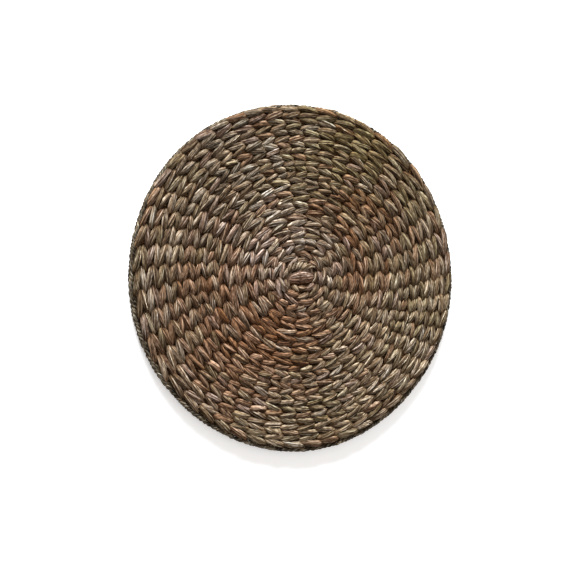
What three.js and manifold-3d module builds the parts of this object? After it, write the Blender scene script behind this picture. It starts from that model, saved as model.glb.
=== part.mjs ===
// A round table charger twined from twisted cattail leaf, lying on a table.
// Millimetres, +Z up, and the origin is the middle of the underside.
//
// The mat is one woven piece: weft rounds circle the heart, where the spokes cross, and each
// round sets one plump stitch over every spoke. Spokes are added as the rounds grow longer.
// The leaves that tie the crossing lie across the heart. Two fine cords, one on the other, are
// worked round the edge as a border, tucked under the last round.

import * as THREE from "three";
import { mergeVertices } from "three/addons/utils/BufferGeometryUtils.js";
import Module from "manifold-3d";

// Driving dimensions

const CHARGER_RADIUS = 179;
const THICKNESS = 12;
const PIECE_GAP = 0.3;
const TURN = 2 * Math.PI;

// The weave
const ROUNDS = 27;
const HEART_EDGE_RADIUS = 11; // mean radius at which the first round starts
const HEART_OVAL = 4.4; // how much longer than its mean radius the heart is along X
const OVAL_FADE = 12; // the rounds turn circular over about this distance
const FIRST_SPOKES = 9;
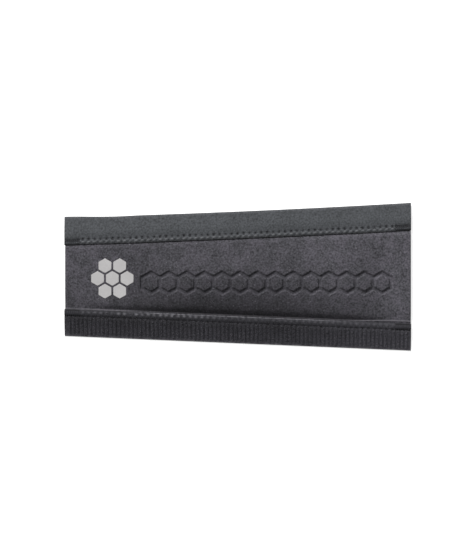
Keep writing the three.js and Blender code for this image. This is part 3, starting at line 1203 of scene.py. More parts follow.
    def _strand_field(self) -> NodeTree:
        """Builds the tree that fills a band of a tape with small strands, in rows.

        Returns:
            The tree.
        """
        band = ("Length", "Width", "Band Centre", "Height", "Row Split")
        inputs = {
            "object": ("Strand",), "int": ("Rows", "Columns", "Seed"), "material": ("Material",),
            "float": (*band, "Jitter", "Turn Jitter", "Lean", *self.LAY),
        }
        nodes, given = new_group("Strand Field", "GeometryNodeTree", inputs, self.WORK)
        joined = nodes.add("GeometryNodeJoinGeometry")
        strand = nodes.add("GeometryNodeObjectInfo", {"Object": given["Strand"]}).outputs["Geometry"]
        for half, sign in enumerate((-1.0, 1.0)):
            grid = nodes.add("GeometryNodeMeshGrid", {
                "Size X": given["Length"], "Size Y": given["Width"],
                "Vertices X": given["Rows"], "Vertices Y": given["Columns"],
            }).outputs["Mesh"]
            seed = nodes.math("ADD", given["Seed"], self.SEEDS_APART * half)
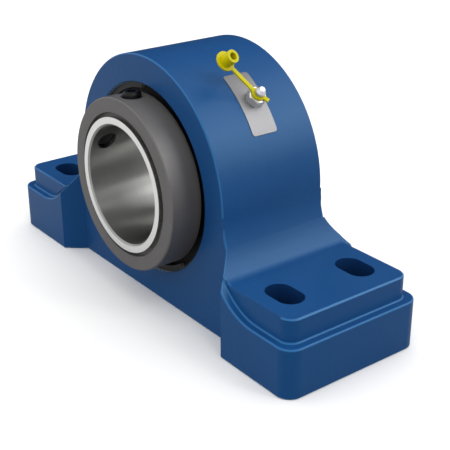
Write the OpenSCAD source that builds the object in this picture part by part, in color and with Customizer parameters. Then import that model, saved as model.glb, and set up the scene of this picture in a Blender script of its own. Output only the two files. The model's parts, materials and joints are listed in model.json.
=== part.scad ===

→ **What is needed**: Quote the data above in full, changing nothing.

→ **Solution**:
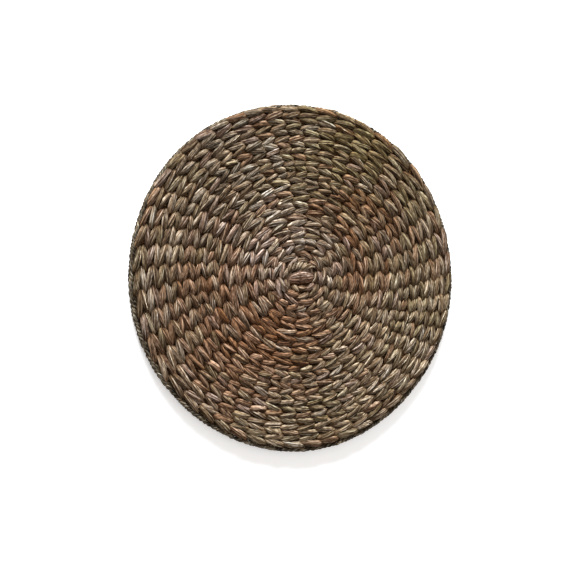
What three.js and manifold-3d module builds the parts of this object? After it, write the Blender scene script behind this picture. It starts from that model, saved as model.glb.
=== part.mjs ===
// A round table charger twined from twisted cattail leaf, lying on a table.
// Millimetres, +Z up, and the origin is the middle of the underside.
//
// The mat is one woven piece: weft rounds circle the heart, where the spokes cross, and each
// round sets one plump stitch over every spoke. Spokes are added as the rounds grow longer.
// The leaves that tie the crossing lie across the heart. Two fine cords, one on the other, are
// worked round the edge as a border, tucked under the last round.

import * as THREE from "three";
import { mergeVertices } from "three/addons/utils/BufferGeometryUtils.js";
import Module from "manifold-3d";

// Driving dimensions

const CHARGER_RADIUS = 179;
const THICKNESS = 12;
const PIECE_GAP = 0.3;
const TURN = 2 * Math.PI;

// The weave
const ROUNDS = 27;
const HEART_EDGE_RADIUS = 11; // mean radius at which the first round starts
const HEART_OVAL = 4.4; // how much longer than its mean radius the heart is along X
const OVAL_FADE = 12; // the rounds turn circular over about this distance
const FIRST_SPOKES = 9;
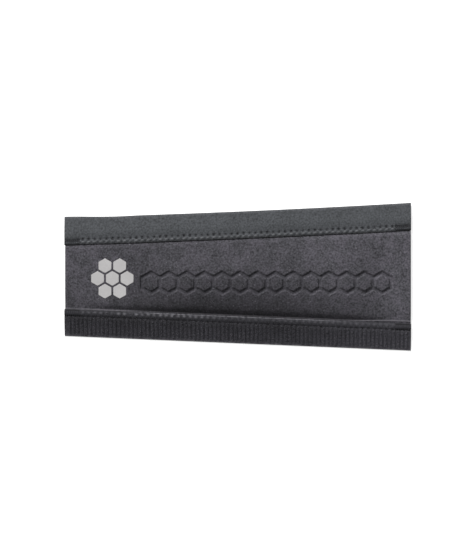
Keep writing the three.js and Blender code for this image. This is part 3, starting at line 1203 of scene.py. More parts follow.
    def _strand_field(self) -> NodeTree:
        """Builds the tree that fills a band of a tape with small strands, in rows.

        Returns:
            The tree.
        """
        band = ("Length", "Width", "Band Centre", "Height", "Row Split")
        inputs = {
            "object": ("Strand",), "int": ("Rows", "Columns", "Seed"), "material": ("Material",),
            "float": (*band, "Jitter", "Turn Jitter", "Lean", *self.LAY),
        }
        nodes, given = new_group("Strand Field", "GeometryNodeTree", inputs, self.WORK)
        joined = nodes.add("GeometryNodeJoinGeometry")
        strand = nodes.add("GeometryNodeObjectInfo", {"Object": given["Strand"]}).outputs["Geometry"]
        for half, sign in enumerate((-1.0, 1.0)):
            grid = nodes.add("GeometryNodeMeshGrid", {
                "Size X": given["Length"], "Size Y": given["Width"],
                "Vertices X": given["Rows"], "Vertices Y": given["Columns"],
            }).outputs["Mesh"]
            seed = nodes.math("ADD", given["Seed"], self.SEEDS_APART * half)
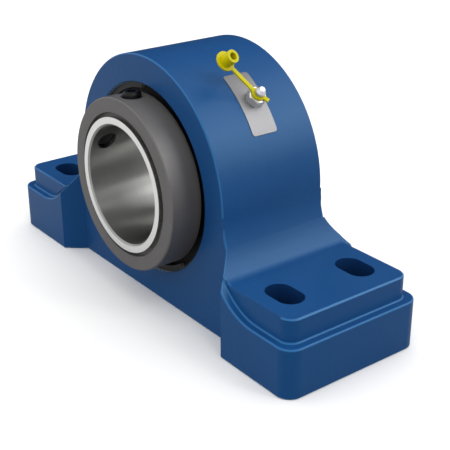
Write the OpenSCAD source that builds the object in this picture part by part, in color and with Customizer parameters. Then import that model, saved as model.glb, and set up the scene of this picture in a Blender script of its own. Output only the two files. The model's parts, materials and joints are listed in model.json.
=== part.scad ===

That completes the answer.